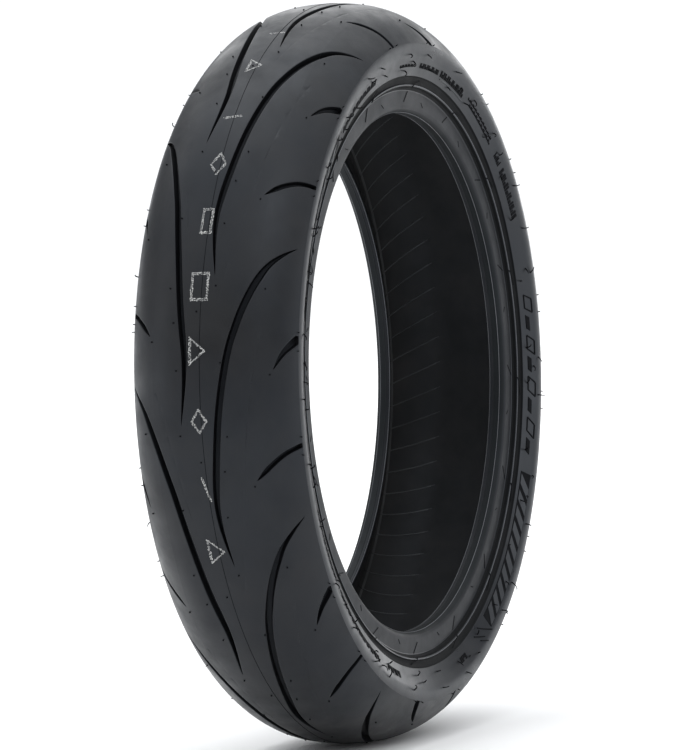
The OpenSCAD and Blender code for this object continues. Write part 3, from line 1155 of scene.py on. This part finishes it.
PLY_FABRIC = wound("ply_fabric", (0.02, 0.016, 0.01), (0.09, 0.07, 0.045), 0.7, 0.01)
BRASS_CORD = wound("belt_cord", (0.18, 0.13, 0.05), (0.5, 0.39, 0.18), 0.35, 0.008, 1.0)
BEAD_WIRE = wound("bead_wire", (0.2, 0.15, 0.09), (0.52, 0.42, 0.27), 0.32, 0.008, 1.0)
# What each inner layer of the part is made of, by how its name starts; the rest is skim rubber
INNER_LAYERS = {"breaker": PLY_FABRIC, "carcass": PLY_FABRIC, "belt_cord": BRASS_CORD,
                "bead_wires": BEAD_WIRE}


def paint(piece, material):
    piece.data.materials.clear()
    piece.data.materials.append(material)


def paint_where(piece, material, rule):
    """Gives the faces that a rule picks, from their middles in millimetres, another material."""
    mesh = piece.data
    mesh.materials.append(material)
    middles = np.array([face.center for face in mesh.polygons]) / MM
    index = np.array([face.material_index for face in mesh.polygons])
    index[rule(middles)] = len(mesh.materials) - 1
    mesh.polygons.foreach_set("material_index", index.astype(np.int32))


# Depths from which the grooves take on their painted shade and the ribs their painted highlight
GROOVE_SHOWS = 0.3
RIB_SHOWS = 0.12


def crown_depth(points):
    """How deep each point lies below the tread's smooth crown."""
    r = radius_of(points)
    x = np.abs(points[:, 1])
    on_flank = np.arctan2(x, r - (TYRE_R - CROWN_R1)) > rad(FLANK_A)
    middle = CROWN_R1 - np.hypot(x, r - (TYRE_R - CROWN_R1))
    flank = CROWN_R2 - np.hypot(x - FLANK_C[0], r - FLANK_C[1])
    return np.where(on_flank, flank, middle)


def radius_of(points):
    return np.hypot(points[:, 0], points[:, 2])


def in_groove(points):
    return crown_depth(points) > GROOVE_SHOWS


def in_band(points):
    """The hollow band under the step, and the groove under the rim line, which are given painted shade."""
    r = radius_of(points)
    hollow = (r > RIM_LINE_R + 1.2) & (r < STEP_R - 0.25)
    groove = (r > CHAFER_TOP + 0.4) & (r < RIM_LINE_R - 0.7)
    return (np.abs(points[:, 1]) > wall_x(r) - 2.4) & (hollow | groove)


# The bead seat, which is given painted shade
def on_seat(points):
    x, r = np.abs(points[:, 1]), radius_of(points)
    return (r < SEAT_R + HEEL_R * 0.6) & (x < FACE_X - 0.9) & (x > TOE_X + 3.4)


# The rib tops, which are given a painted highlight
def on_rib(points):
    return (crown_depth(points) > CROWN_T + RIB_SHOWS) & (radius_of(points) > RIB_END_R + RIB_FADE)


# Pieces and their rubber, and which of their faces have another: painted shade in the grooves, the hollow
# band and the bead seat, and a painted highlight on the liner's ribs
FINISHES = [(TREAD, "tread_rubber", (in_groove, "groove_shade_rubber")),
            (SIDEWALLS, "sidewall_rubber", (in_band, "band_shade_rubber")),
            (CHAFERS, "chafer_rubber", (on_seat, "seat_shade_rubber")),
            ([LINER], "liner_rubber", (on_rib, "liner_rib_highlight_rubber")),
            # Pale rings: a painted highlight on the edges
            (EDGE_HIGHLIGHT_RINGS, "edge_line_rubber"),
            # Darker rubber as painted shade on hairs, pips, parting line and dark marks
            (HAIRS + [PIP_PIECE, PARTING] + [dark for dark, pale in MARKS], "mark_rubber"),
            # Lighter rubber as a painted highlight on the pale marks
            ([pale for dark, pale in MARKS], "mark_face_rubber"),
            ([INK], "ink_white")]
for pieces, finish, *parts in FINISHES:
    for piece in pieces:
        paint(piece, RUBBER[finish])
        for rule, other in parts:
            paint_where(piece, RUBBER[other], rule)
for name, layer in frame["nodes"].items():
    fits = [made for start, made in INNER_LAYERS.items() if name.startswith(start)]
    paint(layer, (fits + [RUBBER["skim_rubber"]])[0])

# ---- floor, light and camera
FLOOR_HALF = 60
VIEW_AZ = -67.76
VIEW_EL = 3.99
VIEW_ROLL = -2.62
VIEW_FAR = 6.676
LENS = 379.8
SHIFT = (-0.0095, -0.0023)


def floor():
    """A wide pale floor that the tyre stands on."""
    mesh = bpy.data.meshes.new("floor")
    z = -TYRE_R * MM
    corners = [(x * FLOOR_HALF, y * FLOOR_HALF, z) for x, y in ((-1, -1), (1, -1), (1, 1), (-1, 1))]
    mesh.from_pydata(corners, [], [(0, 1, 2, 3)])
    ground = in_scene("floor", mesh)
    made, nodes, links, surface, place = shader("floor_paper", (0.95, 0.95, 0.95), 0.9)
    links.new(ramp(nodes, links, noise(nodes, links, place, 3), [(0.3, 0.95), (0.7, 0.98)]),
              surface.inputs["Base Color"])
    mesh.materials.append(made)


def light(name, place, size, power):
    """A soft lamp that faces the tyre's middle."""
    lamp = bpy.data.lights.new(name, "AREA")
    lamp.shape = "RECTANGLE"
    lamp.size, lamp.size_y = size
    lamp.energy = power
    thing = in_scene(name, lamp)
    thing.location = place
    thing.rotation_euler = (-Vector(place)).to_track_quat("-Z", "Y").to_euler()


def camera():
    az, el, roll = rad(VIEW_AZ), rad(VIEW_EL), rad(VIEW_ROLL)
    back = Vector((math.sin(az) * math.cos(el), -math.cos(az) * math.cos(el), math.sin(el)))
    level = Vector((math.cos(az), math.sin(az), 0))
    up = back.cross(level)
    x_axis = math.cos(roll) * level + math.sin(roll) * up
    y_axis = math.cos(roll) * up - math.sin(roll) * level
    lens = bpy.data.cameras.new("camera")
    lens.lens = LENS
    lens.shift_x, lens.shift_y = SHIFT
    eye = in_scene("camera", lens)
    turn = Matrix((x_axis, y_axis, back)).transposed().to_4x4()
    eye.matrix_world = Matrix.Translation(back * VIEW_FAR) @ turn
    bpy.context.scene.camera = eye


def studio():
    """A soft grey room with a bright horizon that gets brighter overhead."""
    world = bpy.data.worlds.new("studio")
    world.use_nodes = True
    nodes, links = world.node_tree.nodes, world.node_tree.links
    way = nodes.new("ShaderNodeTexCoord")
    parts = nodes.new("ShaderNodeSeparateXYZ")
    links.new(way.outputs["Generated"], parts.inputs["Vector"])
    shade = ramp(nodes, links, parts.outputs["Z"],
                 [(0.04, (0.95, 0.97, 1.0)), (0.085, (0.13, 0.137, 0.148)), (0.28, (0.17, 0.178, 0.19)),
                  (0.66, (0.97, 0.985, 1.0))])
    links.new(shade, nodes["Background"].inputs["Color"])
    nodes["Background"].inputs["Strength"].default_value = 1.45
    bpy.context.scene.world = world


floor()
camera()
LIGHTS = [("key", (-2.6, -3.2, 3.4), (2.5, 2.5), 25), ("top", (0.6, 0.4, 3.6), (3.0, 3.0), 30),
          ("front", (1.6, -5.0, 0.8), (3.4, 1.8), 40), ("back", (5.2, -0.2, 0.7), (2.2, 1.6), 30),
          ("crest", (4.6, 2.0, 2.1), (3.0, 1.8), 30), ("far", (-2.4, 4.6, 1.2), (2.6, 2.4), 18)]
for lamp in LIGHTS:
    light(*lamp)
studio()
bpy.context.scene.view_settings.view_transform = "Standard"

:::::

## PROBLEM DESCRIPTION
Return the lines above precisely as they appear, beginning at the first line and ending at the line with "return np.hypot(points[:, 0], points[:, 2])", and nothing after it.

## RESULT FOR THIS TASK
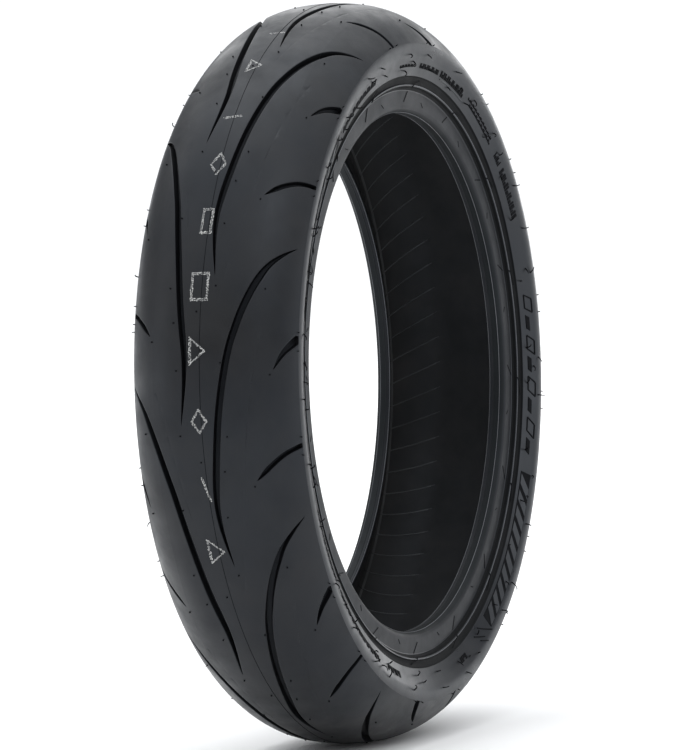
The OpenSCAD and Blender code for this object continues. Write part 3, from line 1155 of scene.py on. This part finishes it.
PLY_FABRIC = wound("ply_fabric", (0.02, 0.016, 0.01), (0.09, 0.07, 0.045), 0.7, 0.01)
BRASS_CORD = wound("belt_cord", (0.18, 0.13, 0.05), (0.5, 0.39, 0.18), 0.35, 0.008, 1.0)
BEAD_WIRE = wound("bead_wire", (0.2, 0.15, 0.09), (0.52, 0.42, 0.27), 0.32, 0.008, 1.0)
# What each inner layer of the part is made of, by how its name starts; the rest is skim rubber
INNER_LAYERS = {"breaker": PLY_FABRIC, "carcass": PLY_FABRIC, "belt_cord": BRASS_CORD,
                "bead_wires": BEAD_WIRE}


def paint(piece, material):
    piece.data.materials.clear()
    piece.data.materials.append(material)


def paint_where(piece, material, rule):
    """Gives the faces that a rule picks, from their middles in millimetres, another material."""
    mesh = piece.data
    mesh.materials.append(material)
    middles = np.array([face.center for face in mesh.polygons]) / MM
    index = np.array([face.material_index for face in mesh.polygons])
    index[rule(middles)] = len(mesh.materials) - 1
    mesh.polygons.foreach_set("material_index", index.astype(np.int32))


# Depths from which the grooves take on their painted shade and the ribs their painted highlight
GROOVE_SHOWS = 0.3
RIB_SHOWS = 0.12


def crown_depth(points):
    """How deep each point lies below the tread's smooth crown."""
    r = radius_of(points)
    x = np.abs(points[:, 1])
    on_flank = np.arctan2(x, r - (TYRE_R - CROWN_R1)) > rad(FLANK_A)
    middle = CROWN_R1 - np.hypot(x, r - (TYRE_R - CROWN_R1))
    flank = CROWN_R2 - np.hypot(x - FLANK_C[0], r - FLANK_C[1])
    return np.where(on_flank, flank, middle)


def radius_of(points):
    return np.hypot(points[:, 0], points[:, 2])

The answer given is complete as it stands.